**Requirement**
The required output is a word-for-word copy of the lines from the line bearing "const glass = new" through the line bearing "cad_parts[node].hide_render = cad_parts[node].hide_viewport", inclusive, and no other lines.

**Data shown**
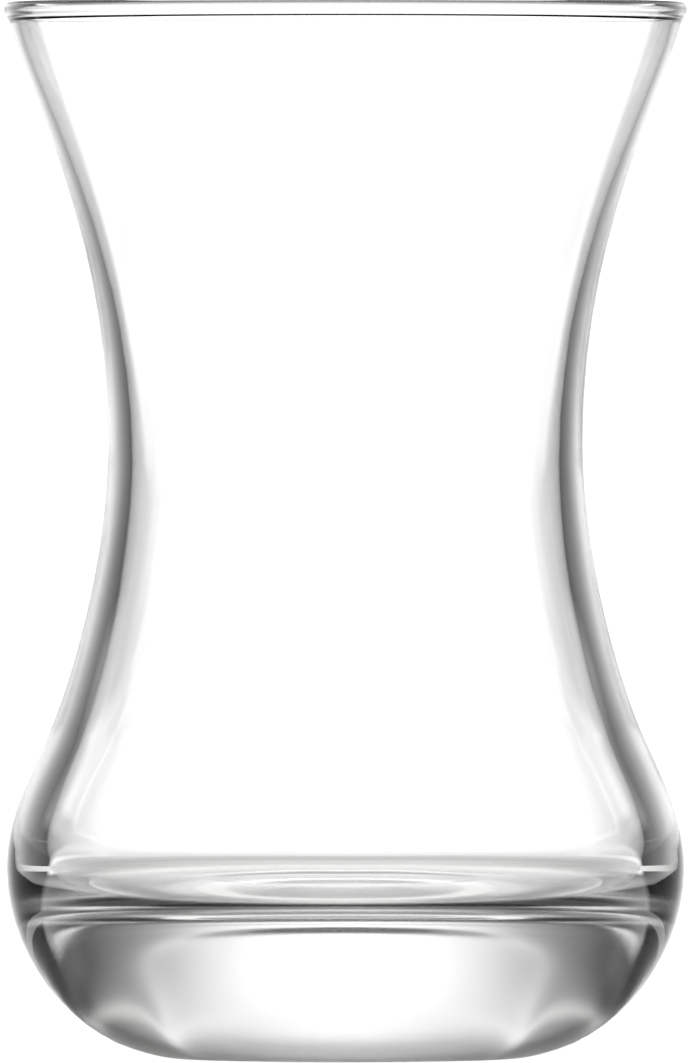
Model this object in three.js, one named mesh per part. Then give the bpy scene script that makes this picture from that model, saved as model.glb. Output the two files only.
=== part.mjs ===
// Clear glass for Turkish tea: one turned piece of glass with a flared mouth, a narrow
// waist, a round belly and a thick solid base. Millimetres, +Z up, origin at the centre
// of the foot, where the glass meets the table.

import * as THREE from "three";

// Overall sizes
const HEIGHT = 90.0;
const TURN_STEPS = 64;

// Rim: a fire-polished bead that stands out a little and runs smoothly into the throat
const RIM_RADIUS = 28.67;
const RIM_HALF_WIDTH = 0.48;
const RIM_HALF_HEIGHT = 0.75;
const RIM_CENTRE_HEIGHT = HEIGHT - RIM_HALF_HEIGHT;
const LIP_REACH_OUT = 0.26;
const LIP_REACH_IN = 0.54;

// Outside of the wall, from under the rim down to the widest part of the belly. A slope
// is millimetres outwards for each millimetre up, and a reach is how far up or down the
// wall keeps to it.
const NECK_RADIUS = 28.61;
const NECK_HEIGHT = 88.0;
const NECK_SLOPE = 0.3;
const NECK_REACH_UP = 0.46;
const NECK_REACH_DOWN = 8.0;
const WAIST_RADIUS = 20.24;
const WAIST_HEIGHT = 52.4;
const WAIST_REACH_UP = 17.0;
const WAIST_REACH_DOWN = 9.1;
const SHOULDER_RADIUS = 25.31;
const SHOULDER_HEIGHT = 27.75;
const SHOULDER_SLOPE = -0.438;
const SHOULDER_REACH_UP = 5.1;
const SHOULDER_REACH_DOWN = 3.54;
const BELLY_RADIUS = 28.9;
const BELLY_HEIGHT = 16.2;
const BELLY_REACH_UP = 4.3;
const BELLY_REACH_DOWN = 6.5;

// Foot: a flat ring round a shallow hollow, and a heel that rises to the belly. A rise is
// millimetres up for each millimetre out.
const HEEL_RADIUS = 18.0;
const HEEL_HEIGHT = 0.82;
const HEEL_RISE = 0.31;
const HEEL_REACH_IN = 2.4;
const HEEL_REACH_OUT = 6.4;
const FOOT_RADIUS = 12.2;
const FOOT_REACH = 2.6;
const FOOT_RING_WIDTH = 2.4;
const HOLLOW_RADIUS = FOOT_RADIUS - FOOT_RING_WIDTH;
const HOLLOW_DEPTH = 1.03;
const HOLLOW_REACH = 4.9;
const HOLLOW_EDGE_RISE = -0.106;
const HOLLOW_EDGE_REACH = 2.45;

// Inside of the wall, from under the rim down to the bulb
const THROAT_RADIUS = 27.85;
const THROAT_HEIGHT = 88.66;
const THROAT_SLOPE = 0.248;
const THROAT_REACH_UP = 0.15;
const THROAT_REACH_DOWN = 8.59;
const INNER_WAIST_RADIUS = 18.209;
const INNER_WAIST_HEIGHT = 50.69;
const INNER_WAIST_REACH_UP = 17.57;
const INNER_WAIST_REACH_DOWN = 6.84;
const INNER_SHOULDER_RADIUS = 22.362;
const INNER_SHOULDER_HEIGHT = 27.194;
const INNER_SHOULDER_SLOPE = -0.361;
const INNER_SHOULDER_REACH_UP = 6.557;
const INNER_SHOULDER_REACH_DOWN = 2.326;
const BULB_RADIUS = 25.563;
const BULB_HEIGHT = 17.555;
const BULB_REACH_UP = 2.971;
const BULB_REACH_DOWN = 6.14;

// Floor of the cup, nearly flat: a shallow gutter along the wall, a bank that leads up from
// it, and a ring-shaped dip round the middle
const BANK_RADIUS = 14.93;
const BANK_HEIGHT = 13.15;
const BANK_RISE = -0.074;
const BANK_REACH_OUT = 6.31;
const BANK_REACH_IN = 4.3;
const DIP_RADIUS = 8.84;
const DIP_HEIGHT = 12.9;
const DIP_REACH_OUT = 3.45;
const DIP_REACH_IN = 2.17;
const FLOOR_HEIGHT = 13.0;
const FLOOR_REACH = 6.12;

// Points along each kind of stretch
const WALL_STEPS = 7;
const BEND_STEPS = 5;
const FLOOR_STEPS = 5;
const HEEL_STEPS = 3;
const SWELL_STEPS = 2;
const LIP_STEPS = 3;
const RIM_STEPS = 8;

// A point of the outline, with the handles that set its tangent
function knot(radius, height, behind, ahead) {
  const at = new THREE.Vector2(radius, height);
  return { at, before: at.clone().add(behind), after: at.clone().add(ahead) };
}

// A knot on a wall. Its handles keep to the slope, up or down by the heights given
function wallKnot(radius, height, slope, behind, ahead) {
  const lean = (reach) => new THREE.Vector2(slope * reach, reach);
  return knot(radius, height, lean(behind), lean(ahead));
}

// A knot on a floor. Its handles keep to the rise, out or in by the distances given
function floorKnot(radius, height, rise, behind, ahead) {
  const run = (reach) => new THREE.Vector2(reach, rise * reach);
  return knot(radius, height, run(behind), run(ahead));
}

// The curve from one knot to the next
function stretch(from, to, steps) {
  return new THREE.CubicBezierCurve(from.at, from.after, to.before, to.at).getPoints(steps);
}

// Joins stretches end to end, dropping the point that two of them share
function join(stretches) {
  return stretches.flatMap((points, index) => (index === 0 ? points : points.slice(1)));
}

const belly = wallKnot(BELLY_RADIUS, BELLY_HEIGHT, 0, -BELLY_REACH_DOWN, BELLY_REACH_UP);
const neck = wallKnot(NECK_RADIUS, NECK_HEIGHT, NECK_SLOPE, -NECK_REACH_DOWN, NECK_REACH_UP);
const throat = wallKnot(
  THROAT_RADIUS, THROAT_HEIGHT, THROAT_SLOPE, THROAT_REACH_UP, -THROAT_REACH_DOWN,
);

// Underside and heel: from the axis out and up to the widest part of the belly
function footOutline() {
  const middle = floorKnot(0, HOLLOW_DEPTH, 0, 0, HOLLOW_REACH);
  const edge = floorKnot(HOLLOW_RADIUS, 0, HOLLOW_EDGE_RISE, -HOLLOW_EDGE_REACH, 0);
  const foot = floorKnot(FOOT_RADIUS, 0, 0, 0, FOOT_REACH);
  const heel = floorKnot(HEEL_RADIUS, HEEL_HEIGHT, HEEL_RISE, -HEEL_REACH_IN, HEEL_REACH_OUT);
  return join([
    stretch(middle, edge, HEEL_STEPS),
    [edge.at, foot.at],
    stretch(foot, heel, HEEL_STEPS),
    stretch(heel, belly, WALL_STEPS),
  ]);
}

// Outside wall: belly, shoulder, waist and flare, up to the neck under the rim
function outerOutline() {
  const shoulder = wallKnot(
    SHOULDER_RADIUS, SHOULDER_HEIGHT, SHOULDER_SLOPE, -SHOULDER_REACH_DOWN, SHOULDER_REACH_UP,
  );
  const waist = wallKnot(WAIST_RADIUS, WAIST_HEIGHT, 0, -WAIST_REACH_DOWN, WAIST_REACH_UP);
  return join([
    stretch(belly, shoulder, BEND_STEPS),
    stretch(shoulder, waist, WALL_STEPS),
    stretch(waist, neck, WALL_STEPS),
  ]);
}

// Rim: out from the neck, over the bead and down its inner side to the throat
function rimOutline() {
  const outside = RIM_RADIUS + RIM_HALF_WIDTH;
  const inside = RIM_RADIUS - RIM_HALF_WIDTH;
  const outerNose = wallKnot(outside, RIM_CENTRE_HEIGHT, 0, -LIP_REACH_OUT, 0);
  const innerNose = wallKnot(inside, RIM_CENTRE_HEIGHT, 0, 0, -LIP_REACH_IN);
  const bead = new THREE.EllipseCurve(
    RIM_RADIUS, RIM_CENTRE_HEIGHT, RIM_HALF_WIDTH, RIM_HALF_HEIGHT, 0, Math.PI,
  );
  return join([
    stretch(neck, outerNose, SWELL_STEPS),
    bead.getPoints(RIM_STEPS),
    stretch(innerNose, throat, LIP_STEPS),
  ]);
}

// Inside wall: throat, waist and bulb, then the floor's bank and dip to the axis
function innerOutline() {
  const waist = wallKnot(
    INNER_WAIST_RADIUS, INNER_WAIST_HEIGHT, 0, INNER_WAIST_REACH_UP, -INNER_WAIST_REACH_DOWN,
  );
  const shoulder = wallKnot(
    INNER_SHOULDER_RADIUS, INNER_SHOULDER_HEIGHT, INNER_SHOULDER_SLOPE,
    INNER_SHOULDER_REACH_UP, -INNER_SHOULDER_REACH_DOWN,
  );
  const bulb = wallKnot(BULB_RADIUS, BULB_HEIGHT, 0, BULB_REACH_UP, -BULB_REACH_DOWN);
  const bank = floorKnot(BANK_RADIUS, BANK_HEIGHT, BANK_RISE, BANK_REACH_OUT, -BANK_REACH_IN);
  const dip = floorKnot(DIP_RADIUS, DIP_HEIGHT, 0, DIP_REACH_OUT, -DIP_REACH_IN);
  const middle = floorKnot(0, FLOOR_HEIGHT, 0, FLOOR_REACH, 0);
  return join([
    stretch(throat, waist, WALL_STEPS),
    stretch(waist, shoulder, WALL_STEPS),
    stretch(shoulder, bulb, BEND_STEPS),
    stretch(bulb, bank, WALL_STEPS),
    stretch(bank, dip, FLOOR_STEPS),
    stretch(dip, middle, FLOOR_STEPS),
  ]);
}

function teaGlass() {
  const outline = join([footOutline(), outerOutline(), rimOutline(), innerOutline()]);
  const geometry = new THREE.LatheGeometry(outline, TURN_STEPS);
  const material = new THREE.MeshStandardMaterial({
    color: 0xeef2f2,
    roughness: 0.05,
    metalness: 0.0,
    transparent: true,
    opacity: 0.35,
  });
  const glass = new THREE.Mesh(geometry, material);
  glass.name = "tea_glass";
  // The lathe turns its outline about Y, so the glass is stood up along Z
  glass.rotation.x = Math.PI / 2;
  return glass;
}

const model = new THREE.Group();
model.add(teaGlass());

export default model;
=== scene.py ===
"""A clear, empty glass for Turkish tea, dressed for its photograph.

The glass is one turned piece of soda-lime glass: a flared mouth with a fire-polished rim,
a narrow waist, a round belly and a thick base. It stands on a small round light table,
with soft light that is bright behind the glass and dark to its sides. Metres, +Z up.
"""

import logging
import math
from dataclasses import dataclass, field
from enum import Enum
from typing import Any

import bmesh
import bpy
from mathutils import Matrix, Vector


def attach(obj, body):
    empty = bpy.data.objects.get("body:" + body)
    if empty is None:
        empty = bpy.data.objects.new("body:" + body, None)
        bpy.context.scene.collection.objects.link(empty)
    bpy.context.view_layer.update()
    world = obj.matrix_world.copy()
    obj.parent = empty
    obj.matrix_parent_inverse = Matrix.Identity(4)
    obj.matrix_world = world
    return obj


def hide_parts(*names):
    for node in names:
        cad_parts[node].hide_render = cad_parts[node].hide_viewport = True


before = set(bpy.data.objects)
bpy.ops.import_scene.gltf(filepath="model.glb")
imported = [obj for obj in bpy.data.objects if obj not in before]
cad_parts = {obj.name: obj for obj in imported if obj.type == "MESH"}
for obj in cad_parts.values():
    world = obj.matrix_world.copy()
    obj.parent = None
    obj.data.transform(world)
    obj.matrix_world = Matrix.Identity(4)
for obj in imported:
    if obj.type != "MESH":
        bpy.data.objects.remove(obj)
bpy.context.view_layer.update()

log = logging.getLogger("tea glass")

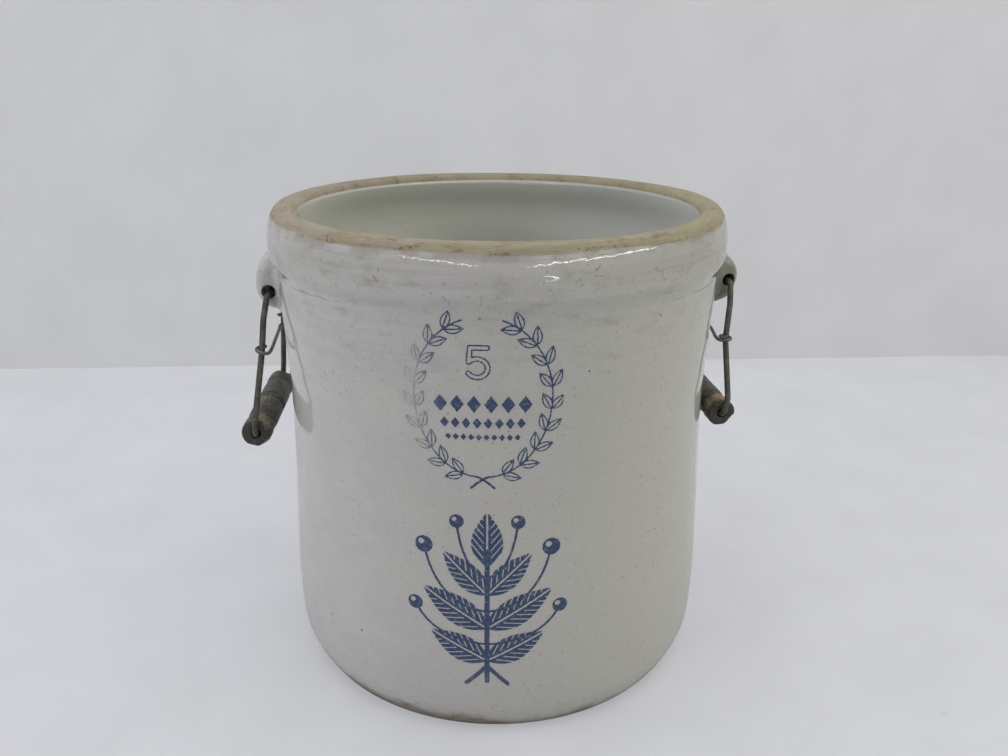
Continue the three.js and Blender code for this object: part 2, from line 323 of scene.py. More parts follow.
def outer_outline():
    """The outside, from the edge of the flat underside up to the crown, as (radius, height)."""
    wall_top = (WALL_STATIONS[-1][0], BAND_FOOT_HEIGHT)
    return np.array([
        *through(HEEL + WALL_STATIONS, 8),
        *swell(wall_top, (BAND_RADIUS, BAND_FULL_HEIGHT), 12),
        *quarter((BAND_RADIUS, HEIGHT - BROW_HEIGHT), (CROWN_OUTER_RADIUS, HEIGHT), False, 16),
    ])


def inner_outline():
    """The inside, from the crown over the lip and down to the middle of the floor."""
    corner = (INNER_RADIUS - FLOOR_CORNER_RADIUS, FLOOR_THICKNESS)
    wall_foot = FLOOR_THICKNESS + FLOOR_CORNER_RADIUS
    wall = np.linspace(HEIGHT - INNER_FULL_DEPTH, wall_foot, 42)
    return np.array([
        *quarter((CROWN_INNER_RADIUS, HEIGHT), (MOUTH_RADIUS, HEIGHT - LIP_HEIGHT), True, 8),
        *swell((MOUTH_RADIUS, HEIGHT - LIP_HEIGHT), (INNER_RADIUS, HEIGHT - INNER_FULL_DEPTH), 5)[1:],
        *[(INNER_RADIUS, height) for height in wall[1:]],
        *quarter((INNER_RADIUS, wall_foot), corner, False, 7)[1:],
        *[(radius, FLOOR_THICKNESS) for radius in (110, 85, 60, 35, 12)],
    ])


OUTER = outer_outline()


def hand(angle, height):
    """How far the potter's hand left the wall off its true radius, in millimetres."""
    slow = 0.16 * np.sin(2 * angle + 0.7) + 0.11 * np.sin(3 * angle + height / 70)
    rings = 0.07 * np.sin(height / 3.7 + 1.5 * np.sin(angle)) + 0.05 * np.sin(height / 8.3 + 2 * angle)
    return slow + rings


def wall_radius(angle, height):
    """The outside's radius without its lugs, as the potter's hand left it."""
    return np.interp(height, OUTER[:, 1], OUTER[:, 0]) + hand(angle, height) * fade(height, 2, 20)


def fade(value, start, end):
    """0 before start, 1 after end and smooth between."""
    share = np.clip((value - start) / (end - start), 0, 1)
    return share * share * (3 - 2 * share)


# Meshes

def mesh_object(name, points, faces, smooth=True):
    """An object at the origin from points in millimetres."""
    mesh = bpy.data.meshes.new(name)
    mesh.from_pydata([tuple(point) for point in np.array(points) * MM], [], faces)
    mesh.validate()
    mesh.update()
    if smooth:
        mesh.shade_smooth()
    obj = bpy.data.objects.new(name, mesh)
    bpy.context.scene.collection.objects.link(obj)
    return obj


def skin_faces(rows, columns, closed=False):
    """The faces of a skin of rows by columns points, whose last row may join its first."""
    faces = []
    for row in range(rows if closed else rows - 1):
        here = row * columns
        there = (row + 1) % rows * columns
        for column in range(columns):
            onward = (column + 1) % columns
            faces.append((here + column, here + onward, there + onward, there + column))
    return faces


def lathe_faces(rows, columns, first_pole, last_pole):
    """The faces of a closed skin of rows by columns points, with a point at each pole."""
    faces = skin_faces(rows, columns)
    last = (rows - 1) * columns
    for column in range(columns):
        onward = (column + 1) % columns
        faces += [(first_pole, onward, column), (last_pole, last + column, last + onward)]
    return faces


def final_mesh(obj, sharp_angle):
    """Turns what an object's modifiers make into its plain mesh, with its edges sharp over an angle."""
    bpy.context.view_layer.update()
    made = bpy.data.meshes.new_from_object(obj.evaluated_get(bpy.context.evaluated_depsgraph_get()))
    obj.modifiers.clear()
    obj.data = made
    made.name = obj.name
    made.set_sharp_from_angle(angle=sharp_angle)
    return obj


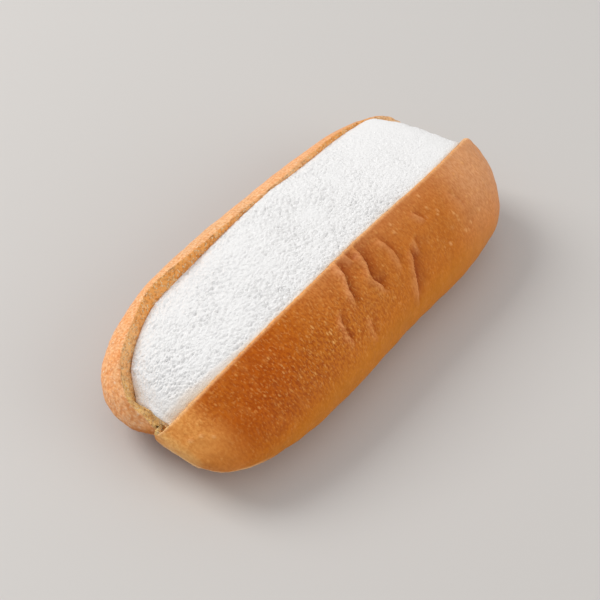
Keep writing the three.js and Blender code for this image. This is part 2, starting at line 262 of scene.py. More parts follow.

**Complete output**
  const glass = new THREE.Mesh(geometry, material);
  glass.name = "tea_glass";
  // The lathe turns its outline about Y, so the glass is stood up along Z
  glass.rotation.x = Math.PI / 2;
  return glass;
}

const model = new THREE.Group();
model.add(teaGlass());

export default model;
=== scene.py ===
"""A clear, empty glass for Turkish tea, dressed for its photograph.

The glass is one turned piece of soda-lime glass: a flared mouth with a fire-polished rim,
a narrow waist, a round belly and a thick base. It stands on a small round light table,
with soft light that is bright behind the glass and dark to its sides. Metres, +Z up.
"""

import logging
import math
from dataclasses import dataclass, field
from enum import Enum
from typing import Any

import bmesh
import bpy
from mathutils import Matrix, Vector


def attach(obj, body):
    empty = bpy.data.objects.get("body:" + body)
    if empty is None:
        empty = bpy.data.objects.new("body:" + body, None)
        bpy.context.scene.collection.objects.link(empty)
    bpy.context.view_layer.update()
    world = obj.matrix_world.copy()
    obj.parent = empty
    obj.matrix_parent_inverse = Matrix.Identity(4)
    obj.matrix_world = world
    return obj


def hide_parts(*names):
    for node in names:
        cad_parts[node].hide_render = cad_parts[node].hide_viewport = True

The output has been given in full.